═══ Supplied data ═══
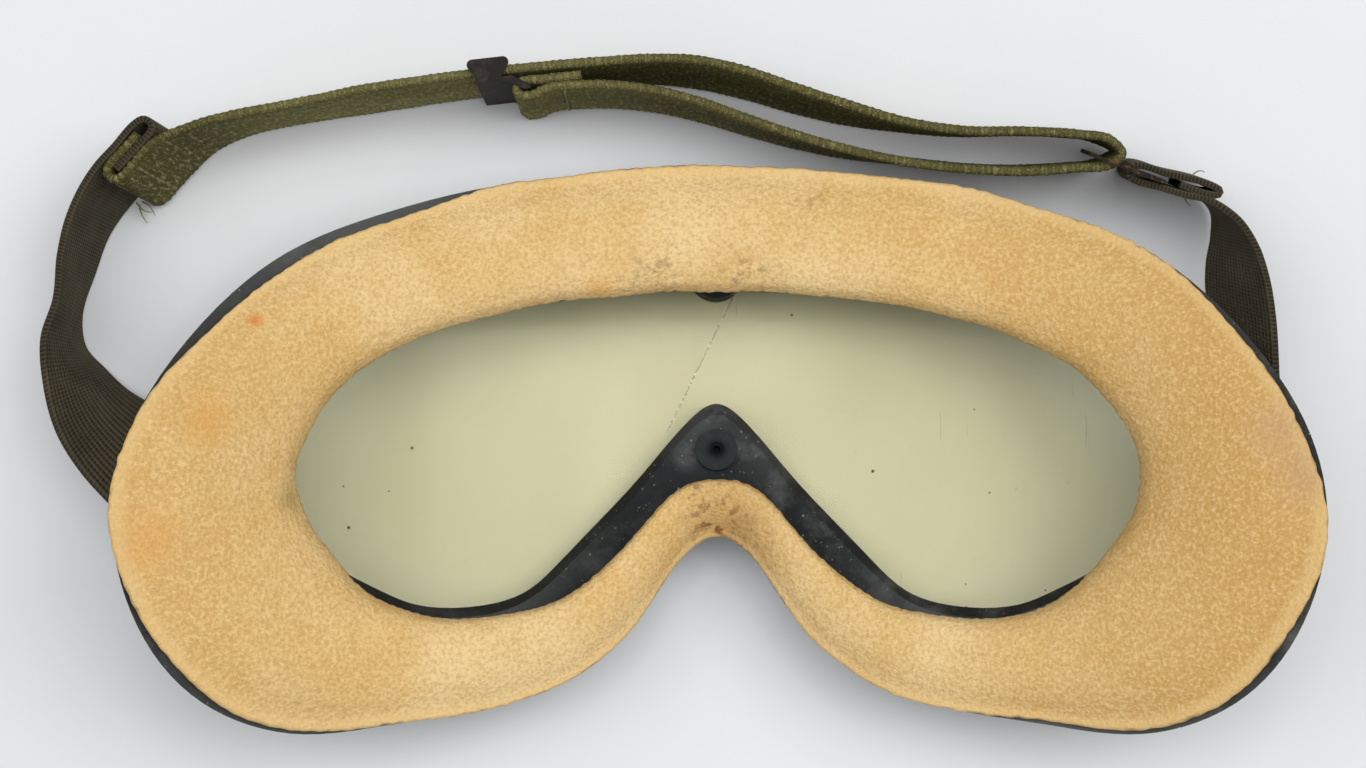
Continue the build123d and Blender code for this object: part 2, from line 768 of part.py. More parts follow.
def right_elastic():
    """Elastic from its tucked end, round the ring, and down to the right lug."""
    tail = [fold_point(fold_tail_start, fold_tail), fold_point(fold_reach, fold_tail)]
    tail_turn = (fold_outer - fold_tail) / 2
    tail_middle = fold_point(fold_reach, (fold_outer + fold_tail) / 2)
    direction = square_to(fold_along, ring_up)
    out = cross(ring_up, direction)
    tail += half_turn(tail_middle, direction, out, tail_turn, -60, 90)
    tip_turn = (fold_outer - fold_main) / 2
    tip_middle = fold_point(-fold_tip, (fold_outer + fold_main) / 2)
    tail += [fold_point(0, fold_outer)]
    tail += half_turn(tip_middle, direction, out, tip_turn, 90, 270)
    tail += [fold_point(0, fold_main), fold_point(fold_reach / 2, fold_main)]
    route = [(point, ring_up) for point in tail]
    route += strap_route(right_elastic_shares) + slant_fold() + lug_loop(1)
    return band(route, elastic_thickness)


def left_elastic():
    """Elastic from its tucked end in the join, round, and down to the left lug."""
    tail = webbing_thickness / 2 + layer_gap + elastic_thickness / 2
    outer = tail + elastic_step
    turn_middle = join_point(join_grip + hook_turn, (tail + outer) / 2)
    hook = [join_point(hook_turn + layer_gap, tail), join_point(join_grip, tail)]
    hook += half_turn(turn_middle, join_along, join_out, elastic_step / 2, -90, 90)
    hook += [join_point(join_grip / 2, outer), join_point(0, outer)]
    route = [(point, join_up) for point in hook]
    return band(route + strap_route(left_elastic_shares) + lug_loop(-1), elastic_thickness)


def stitches(place, along, up, facing):
    """Row of short thread bars up the strap, lying on one face of it."""
    pitch = strap_width / (stitch_rows + 1)
    bars = []
    for k in range(stitch_rows):
        lift = (k - (stitch_rows - 1) / 2) * pitch
        middle = move(place, (up, lift), (facing, thread / 2 + layer_gap))
        bars.append(framed_box(middle, along, up, (thread, thread, stitch_length)))
    return Compound(bars)


def stitch_groups():
    """Thread of each sewn joint, one row on each outer face."""
    main_face = -webbing_thickness / 2
    outer_face = webbing_thickness / 2 + 3 * layer_gap + 2 * elastic_thickness + webbing_thickness
    inward = tuple(-v for v in join_out)
    join = [
        stitches(join_point(join_grip / 2, main_face), join_along, join_up, inward),
        stitches(join_point(join_grip / 2, outer_face), join_along, join_up, join_out),
    ]
    direction = square_to(fold_along, ring_up)
    out = cross(ring_up, direction)
    fold_side = (fold_tail_start + fold_reach) / 2
    fold = [stitches(fold_point(fold_side, fold_outer + elastic_thickness / 2),
                     direction, ring_up, out)]
    inner = tail_out - webbing_thickness - layer_gap - webbing_thickness / 2
    sewn = adjuster_point(fold_start + (settle_length + tail_length) / 2, inner)
    facing = tuple(-v for v in straight_out)
    return {
        "join_stitching": Compound(join),
        "fold_stitching": Compound(fold),
        "return_stitching": stitches(sewn, straight_along, straight_up, facing),
    }


def lug_stitching(side):
    """Row of thread along Y outside the two layers that hang from the lug."""
    face = lug_reach + lug_drape + elastic_thickness / 2
    height = lug_rise - slot_gap - elastic_thickness - lug_tail / 2
    place = (side * face, lug_middle, height)
    return stitches(place, (0, 0, 1), (0, 1, 0), (side, 0, 0))


nodes = {
    "frame": frame(),
    "lens": lens(),
    "face_pad": ring_of(pad_corners),
    "leather_cover": ring_of(leather_corners),
    **brow_snap,
    **nose_snap,
    "webbing": webbing(),
    "return_run": return_run(),
    "adjuster": adjuster(),
    "ring": ring(),
    "right_elastic": right_elastic(),
    "left_elastic": left_elastic(),
    **stitch_groups(),
    "right_lug_stitching": lug_stitching(1),
    "left_lug_stitching": lug_stitching(-1),
}

os.makedirs("parts", exist_ok=True)
for name, shape in nodes.items():
    export_step(shape, f"parts/{name}.step")
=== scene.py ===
import math

import bpy
import numpy as np
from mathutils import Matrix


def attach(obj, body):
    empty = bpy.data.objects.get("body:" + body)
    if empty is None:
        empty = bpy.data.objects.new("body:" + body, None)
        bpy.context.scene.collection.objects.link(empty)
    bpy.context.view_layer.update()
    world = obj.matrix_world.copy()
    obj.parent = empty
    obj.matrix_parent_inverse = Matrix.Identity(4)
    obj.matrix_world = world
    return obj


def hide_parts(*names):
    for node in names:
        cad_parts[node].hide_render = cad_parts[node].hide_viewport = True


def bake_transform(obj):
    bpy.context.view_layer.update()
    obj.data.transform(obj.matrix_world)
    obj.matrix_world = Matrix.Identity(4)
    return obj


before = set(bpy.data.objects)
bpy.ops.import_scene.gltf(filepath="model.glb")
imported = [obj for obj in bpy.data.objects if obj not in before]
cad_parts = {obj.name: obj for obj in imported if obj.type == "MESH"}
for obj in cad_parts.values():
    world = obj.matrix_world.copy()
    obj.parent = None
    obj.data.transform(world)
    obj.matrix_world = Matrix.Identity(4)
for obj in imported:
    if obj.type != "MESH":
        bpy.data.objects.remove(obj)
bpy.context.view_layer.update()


# Camera, table and light. The goggles were laid on a pale painted table and taken from
# straight above, leaning six degrees towards the brow, in soft light from all round.
camera = bpy.data.objects.new("camera", bpy.data.cameras.new("camera"))
bpy.context.scene.collection.objects.link(camera)
camera.data.lens = 81.0
camera.data.sensor_width = 36.0
camera.location = (-0.0056, -0.042718, 0.520)
camera.rotation_euler = (math.radians(6.0), 0.0, 0.0)
bpy.context.scene.camera = camera
bpy.context.scene.view_settings.view_transform = "Standard"


def shade(red, green, blue):
    """Linear colour of a paint given by its screen values, 0 to 255."""
    screen = np.array([red, green, blue]) / 255
    linear = np.where(screen > 0.04045, ((screen + 0.055) / 1.055) ** 2.4, screen / 12.92)
    return (*linear.tolist(), 1.0)


def put(tree, kind, feeds=None, out=0, **options):
    """Adds a shader node, sets its options, feeds its sockets and gives one of its outputs."""
    made = tree.nodes.new("ShaderNode" + kind)
    for option, value in options.items():
        setattr(made, option, value)
    for socket, value in (feeds or {}).items():
        if isinstance(value, bpy.types.NodeSocket):
            tree.links.new(value, made.inputs[socket])
        else:
            made.inputs[socket].default_value = value
    return made.outputs[out]


def noise(tree, where, scale, detail=4.0, rough=0.55):
    """Cloudy pattern from 0 to 1, with about scale lumps to the metre."""
    feeds = {"Vector": where, "Scale": scale, "Detail": detail, "Roughness": rough}
    return put(tree, "TexNoise", feeds)


def between(tree, value, low, high, start=0.0, end=1.0):
    """Stretches the part of a pattern between low and high to start and end."""
    return put(tree, "MapRange", {0: value, 1: low, 2: high, 3: start, 4: end})


def sums(tree, how, first, second=0.0):
    """One sum of two numbers or patterns."""
    return put(tree, "Math", {0: first, 1: second}, operation=how)


def times(tree, first, second):
    """Product of two numbers or patterns."""
    return sums(tree, "MULTIPLY", first, second)


def blended(tree, share, under, over):
    """Colour under, covered by the colour over as far as share says."""
    return put(tree, "Mix", {0: share, 6: under, 7: over}, out=2, data_type="RGBA")


def substance(name, **sockets):
    """New material whose shader has its plain sockets set: gives it, its tree and shader."""
    made = bpy.data.materials.new(name)
    made.use_nodes = True
    shader = made.node_tree.nodes["Principled BSDF"]
    for socket, value in sockets.items():
        shader.inputs[socket.replace("_", " ")].default_value = value
    return made, made.node_tree, shader


def painted_table():
    """Pale bluish paint with faint clouds and a few dark specks."""
    made, tree, shader = substance("table_paint", Roughness=0.5, Specular_IOR_Level=0.25)
    place = put(tree, "TexCoord", out=3)
    clouds = between(tree, noise(tree, place, 9.0), 0.35, 0.7)
    colour = blended(tree, clouds, shade(228, 230, 233), shade(233, 235, 237))
    cells = {"Vector": place, "Scale": 85.0}
    speck = between(tree, put(tree, "TexVoronoi", cells), 0.035, 0.05, 1.0, 0.0)
    rare = between(tree, put(tree, "TexVoronoi", cells, out=1), 0.86, 0.88)
    colour = blended(tree, times(tree, speck, rare), colour, shade(92, 88, 84))
    tree.links.new(colour, shader.inputs["Base Color"])
    return made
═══
**Task objective**
Reproduce exactly, please, only the lines from the start of the data above to the line that contains "return band(route +", with both ends kept.

**Correct result**
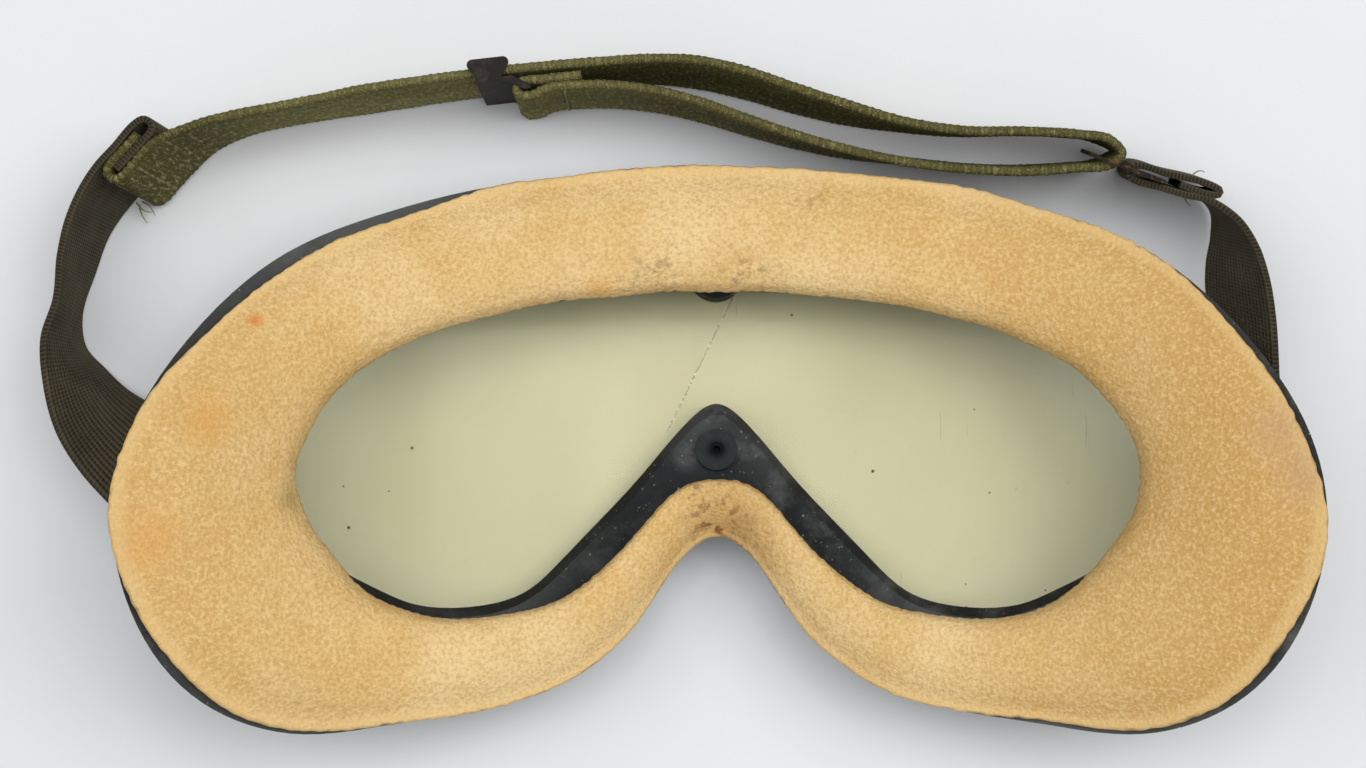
Continue the build123d and Blender code for this object: part 2, from line 768 of part.py. More parts follow.
def right_elastic():
    """Elastic from its tucked end, round the ring, and down to the right lug."""
    tail = [fold_point(fold_tail_start, fold_tail), fold_point(fold_reach, fold_tail)]
    tail_turn = (fold_outer - fold_tail) / 2
    tail_middle = fold_point(fold_reach, (fold_outer + fold_tail) / 2)
    direction = square_to(fold_along, ring_up)
    out = cross(ring_up, direction)
    tail += half_turn(tail_middle, direction, out, tail_turn, -60, 90)
    tip_turn = (fold_outer - fold_main) / 2
    tip_middle = fold_point(-fold_tip, (fold_outer + fold_main) / 2)
    tail += [fold_point(0, fold_outer)]
    tail += half_turn(tip_middle, direction, out, tip_turn, 90, 270)
    tail += [fold_point(0, fold_main), fold_point(fold_reach / 2, fold_main)]
    route = [(point, ring_up) for point in tail]
    route += strap_route(right_elastic_shares) + slant_fold() + lug_loop(1)
    return band(route, elastic_thickness)


def left_elastic():
    """Elastic from its tucked end in the join, round, and down to the left lug."""
    tail = webbing_thickness / 2 + layer_gap + elastic_thickness / 2
    outer = tail + elastic_step
    turn_middle = join_point(join_grip + hook_turn, (tail + outer) / 2)
    hook = [join_point(hook_turn + layer_gap, tail), join_point(join_grip, tail)]
    hook += half_turn(turn_middle, join_along, join_out, elastic_step / 2, -90, 90)
    hook += [join_point(join_grip / 2, outer), join_point(0, outer)]
    route = [(point, join_up) for point in hook]
    return band(route + strap_route(left_elastic_shares) + lug_loop(-1), elastic_thickness)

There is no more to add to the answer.